Si la criminalité constante des forces armées entachait déjà leur image, l’assassinat de six prêtres jésuites en novembre 1989 entraîna une condamnation internationale unanime. Même Washington dut réagir. Les forces armées se retrouvèrent obligées d’accepter le dialogue.
Le contexte international pesa également sur le Salvador. Lorsque, fin 1991, l’Union soviétique s’effondre, la nouvelle scène géopolitique mondiale influe sur la guerre salvadorienne. Quelques années avant, les représentants des Etats-Unis et de l’URSS avaient déjà demandé à Javier Perez de Cuellar, secrétaire général de l’ONU, qu’il s’investisse directement dans la solution du conflit salvadorien.
Le nombre de victimes de cet affrontement armé a été estimé à plus de 70 000 morts. Le nombre des disparus à 8000.
On dit qu’il n’y a eu ni vainqueurs ni vaincus. Le Pentagone a estimé que sa stratégie l’avait emporté. Une chose est certaine : si la guérilla n’avait pas bénéficié d’une bonne capacité militaire et d’une forte crédibilité parmi la population, elle n’aurait pas pu asseoir l’opposant à la table des négociations ni imposer ses propositions.
Mais au-delà de cette discussion, le plus important est d’être attentif à la suite des événements au Salvador. Ce qu’on remarque surtout, c’est que peu à peu, l’intolérance politique a été mise de côté : les parties adverses ont préféré se battre sur le terrain des idées et des faits.
Le FMLN, devenu parti politique, gagne des mairies ainsi qu’une importante représentation à l’Assemblée législative, mars 1994, ce qui en fait très vite la première force d’opposition. En mars 2009, c’est M. Mauricio Funes, un journaliste membre du FMLN - mais pas un combattant - qui est élu à la tête du pays. Il prend ses fonctions en juin.
Avec la présidence, le FMLN hérite également des immenses problèmes sociaux et économiques laissés par les gouvernements précédents, de droite.

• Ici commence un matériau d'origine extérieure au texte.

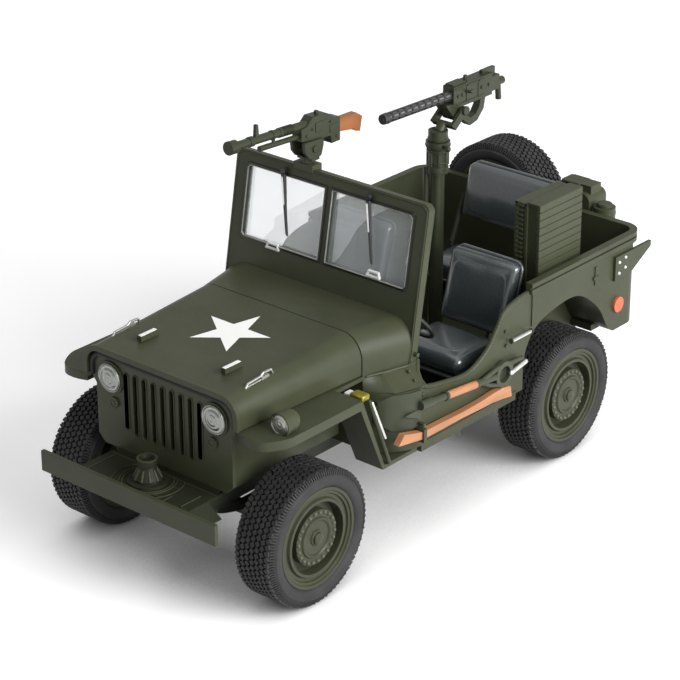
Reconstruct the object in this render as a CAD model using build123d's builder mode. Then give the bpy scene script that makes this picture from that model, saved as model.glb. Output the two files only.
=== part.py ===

Maintenant sa mission est de mettre en pratique les discours de la campagne électorale. Mieux : faire des textes signés en janvier 1992 une réalité. Parce que la violence que connaît aujourd’hui le Salvador n’est plus d’origine politique, mais sociale, produit de la pauvreté et du chômage.
Le FMLN a mené une guerre de libération qui visait à rendre la société plus juste. Aujourd’hui il doit relever un nouveau défi : mener les changements depuis le front institutionnel, avec de faibles ressources économiques et sous l’oeil de Washington et du patronat, toujours vigilants.